At the forefront of the programme is the Honey Industry Strategy 2024-30, which was released in February and branded a “living document” by ApiNZ. It proposes a levy on mānuka honey exports to support various industry-good initiatives.

“The Summit Day is an opportunity for people to feed into the Strategy and the thinking around it," ApiNZ CEO Karin Kos says.

"I am very conscious that we launched it in February, which was a busy time for beekeepers. So, we wanted to give them some time to think it over, and so we could put a programme together that reflects the direction of the strategy.”

The programme of events will see Sophie Craig, New Zealand Trade and Enterprise’s UK/EU commercial advisor, present via video link, before New Zealand Winegrowers GM for advocacy, Sarah Wilson, details their industry group’s development and use of a levy. Sector advisor and lawyer Stephen Franks will then preset ideas surrounding how an effective industry body might be formed.

“It’s as much an opportunity to give feedback, as it is to hear from the authors of the strategy and from best practice, such as from New Zealand Winegrowers, and a panel of industry personal to say their piece and to hear from beekeepers,” Kos says.

That panel discussion will lead the afternoon session, while ApiNZ Chair Nathan Guy will facilitate a Q&A discussion in the morning in an attempt to get ideas from attendees. The whole programme is based around learning and listening, whether it is the beekeepers or Strategy authors doing that.

“It’s about showing people the big picture, the breakdown of the steps we need to get there in terms of structure or regulatory framework that might be needed, and where the individual components of the industry fit it, whether that be a commercial beekeeper, an exporter, or a non-commercial,” Kos says.

Since releasing the Strategy, ApiNZ has hosted a webinar with members to discuss it, while Kos and Guy have visited some regional beekeeping groups where the document has been a talking point. A “roadshow” of events to present and discuss it is also in the plans, but no dates have been set. It has also been discussed and well received amongst UMFHA’s membership of mānuka honey exporters, according to CEO Tony Wright.
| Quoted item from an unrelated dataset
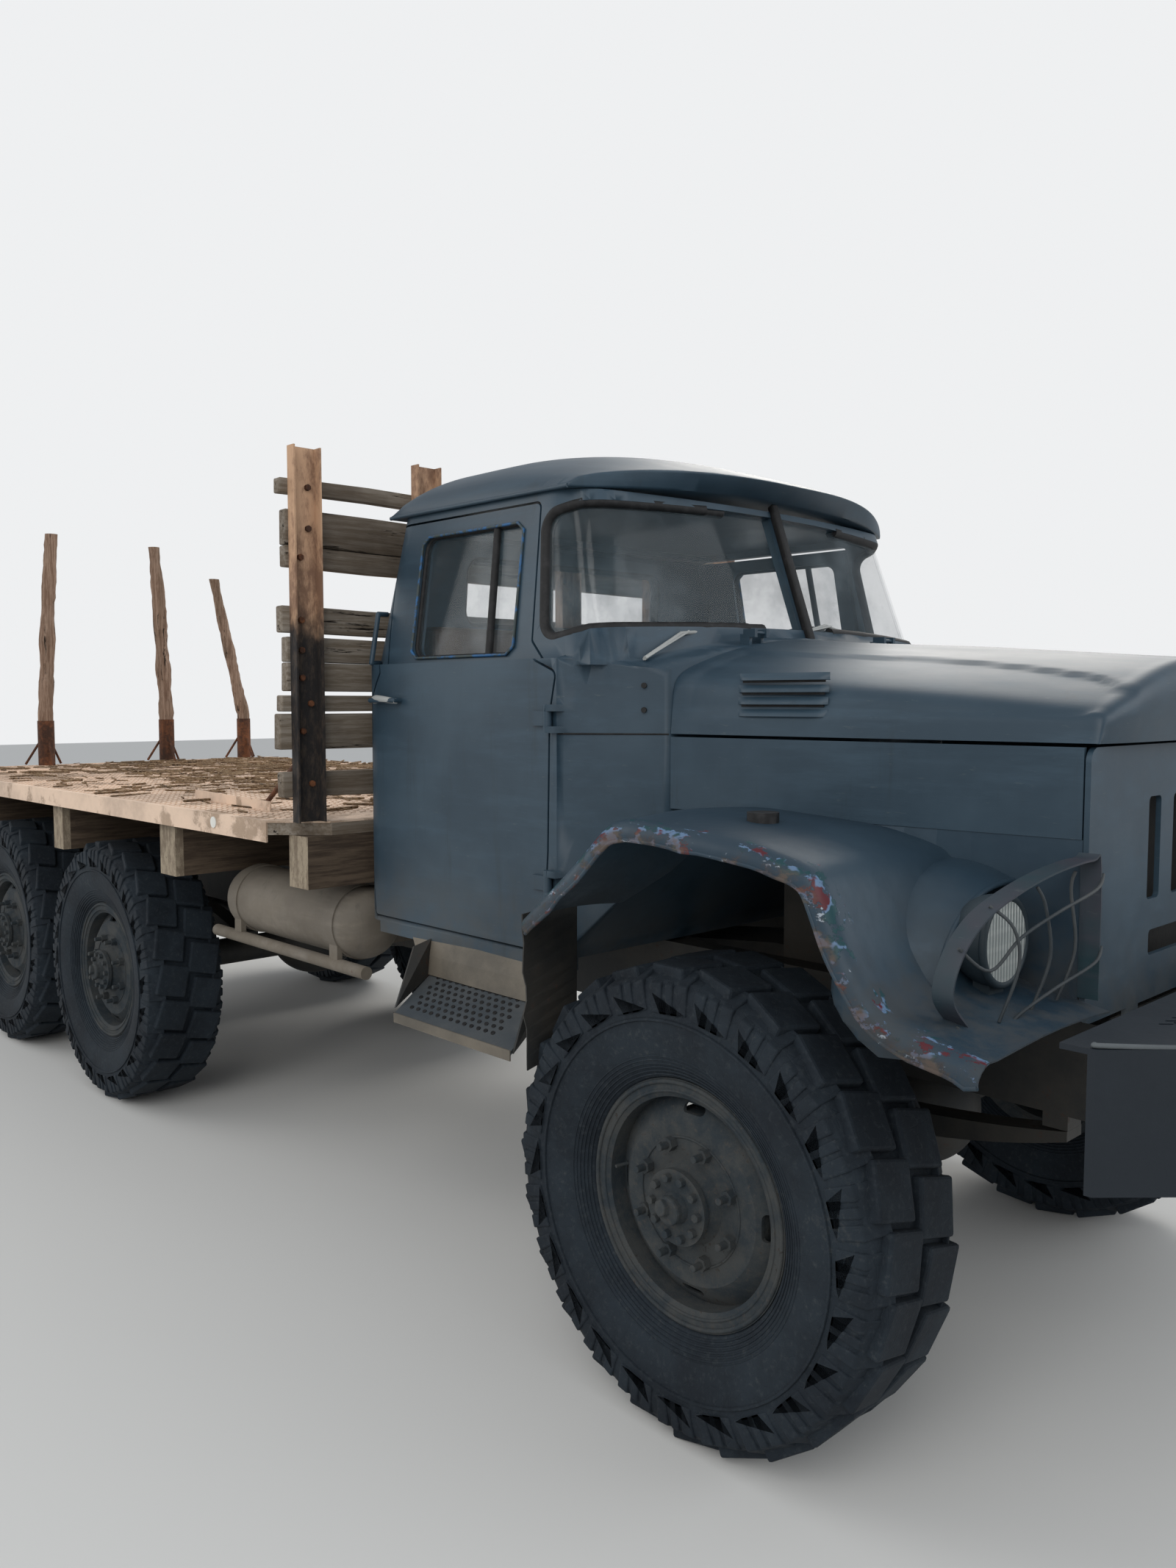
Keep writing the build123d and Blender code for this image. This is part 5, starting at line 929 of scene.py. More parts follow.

The Pā building on the University of Waikato campus in Hamilton will be the venue for ApiNZ and UMFHA to both provide more details on their Honey Strategy, and get feedback, June 18.

“I want to hear from the people who are not our members, to find out what else we need to be incorporating into our thinking," Wright says.

"Is there anything we haven’t thought of? I think the focus is right from a UMFHA perspective, based on the feedback I have had so far, but it needs to be right for the whole sector, the whole country.”

Since the Strategy was released in February, there has been work done behind the scenes at ApiNZ to advance it says Wright, who also sits on the ApiNZ board.

“There has been a lot of work undertaken around understanding governance models and legal frameworks. We should be able to provide a fairly good update at the summit around the evolvement in thinking around what might be the best legislative support we need, and the best governance approach. Then we want to get some feedback on that.”

With the event free of charge, they are trying to remove as many barriers as possible to taking part in the Strategy discussion. And, while it may not be a gathering on the same scale as other ApiNZ conferences, it will be valuable to beekeepers all the same, Kos believes.

“As much as it is an opportunity for people to have their say, and listen, it is also an opportunity for people to catch up, which is really important,” she says.